### [SOURCE DATA]
┌──

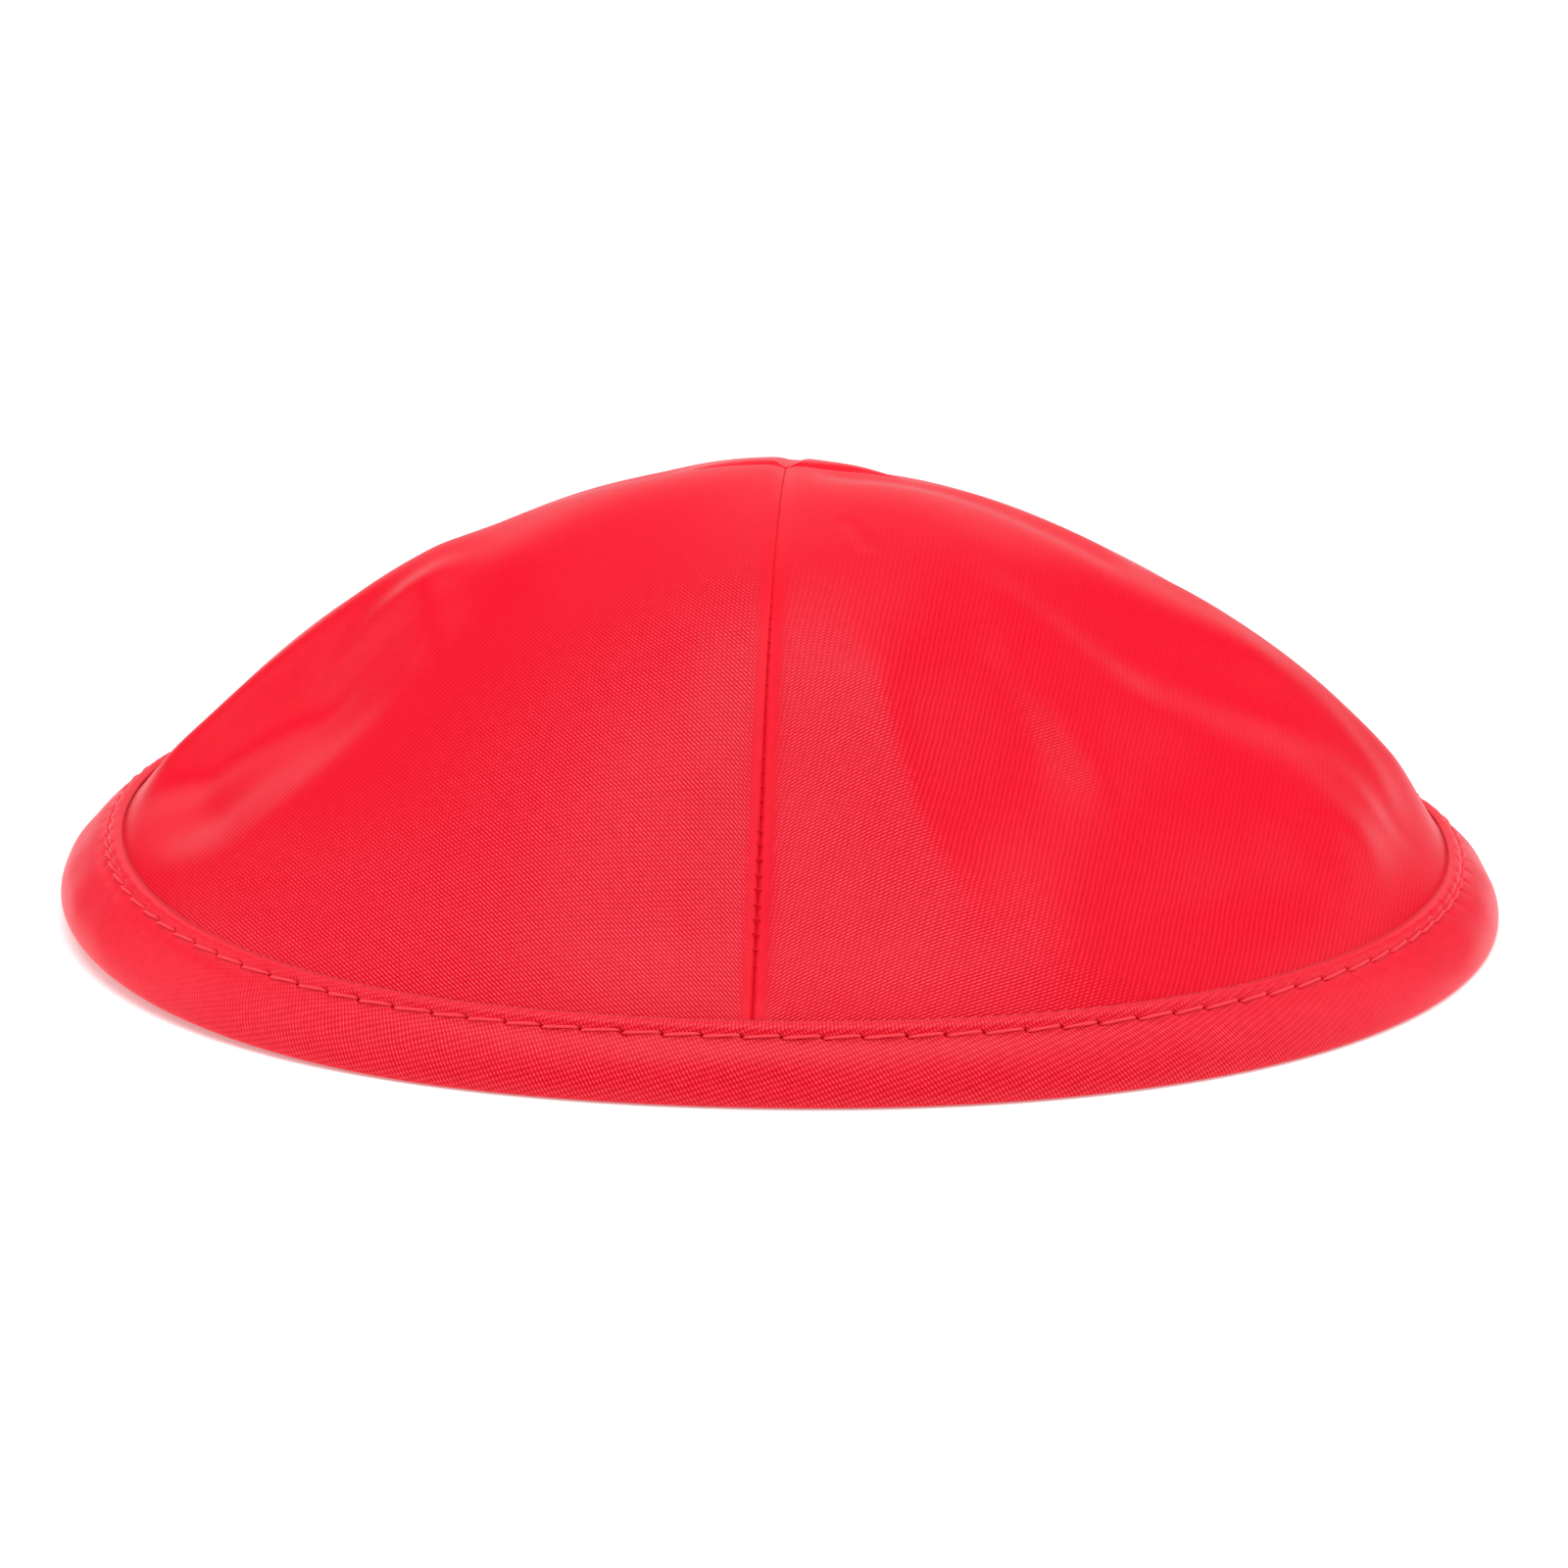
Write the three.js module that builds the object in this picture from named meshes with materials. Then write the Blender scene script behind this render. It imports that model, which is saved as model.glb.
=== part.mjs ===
// A satin skullcap of four sewn panels with a folded binding round its rim, lying on that rim.
// Millimetres, +Z up, the table at z = 0, the front seam towards -Y and the longer way of the oval along X.

import * as THREE from 'three';
import { mergeVertices } from 'three/addons/utils/BufferGeometryUtils.js';

// Driving dimensions
const CROWN_HEIGHT = 51.8;       // top of the crown above the table
const PANEL_CLOTH = 1.1;         // satin with its stiffened backing
const BINDING_CLOTH = 1.0;       // one ply of the folded binding
const SEWING_GAP = 0.3;          // room kept between two pieces
const TIP_RADIUS = 0.3;          // how near the panel tips come to the crown's middle
const BINDING_BULGE = 0.5;       // how far the middle of the binding stands proud of its two edges
const CHANNEL_FLOOR = 3.4;       // floor of the binding's channel, up the binding from its lower fold
const PANEL_TUCK_END = CHANNEL_FLOOR + SEWING_GAP; // the panels' cut edge in that channel
const FOLD_FADE = 0.1;           // last share of the crown, above the binding, in which folds die out

// Shape of a level ring near the rim: 2 is an oval. Nearer the top each panel has its own.
const RING_AT_RIM = 2.0;
const RING_TURNS_ROUND_FROM = 0.45;

// The rim's left end doesn't touch the table
const LEFT_LIFT = { height: 2.8, middleTurn: 2, reach: 0.75 };

// Groove of a seam between two puffed panels
const SEAM_GROOVE = { depth: 0.6, width: 1.6 };
const SEAM_TURN_IN = 3;          // how far from a seam the cloth begins to stand in the seam's plane

// The four seams, anticlockwise from the right. Angles in degrees from +X. The rim radius is that of the
// binding's lower fold, inset and rise place the binding's upper edge from there, and fullness is the
// power of the crown's outline above that seam: 1 is a cone, more is rounder.
const SEAMS = [
  { name: 'right', azimuth: 5.5, rimRadius: 84.6, bandInset: 5.8, bandRise: 8.2, fullness: 2.33 },
  { name: 'back', azimuth: 82, rimRadius: 79, bandInset: 5.2, bandRise: 8.2, fullness: 2.0 },
  { name: 'left', azimuth: 173, rimRadius: 85.2, bandInset: 7.2, bandRise: 8.2, fullness: 2.24 },
  { name: 'front', azimuth: 267.5, rimRadius: 79.4, bandInset: 4.8, bandRise: 8.6, fullness: 2.25 },
];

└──

Extract lines where the string "which" occurs.

### [FINISHED EXERCISE]
Write the three.js module that builds the object in this picture from named meshes with materials. Then write the Blender scene script behind this render. It imports that model, which is saved as model.glb.
const FOLD_FADE = 0.1;           // last share of the crown, above the binding, in which folds die out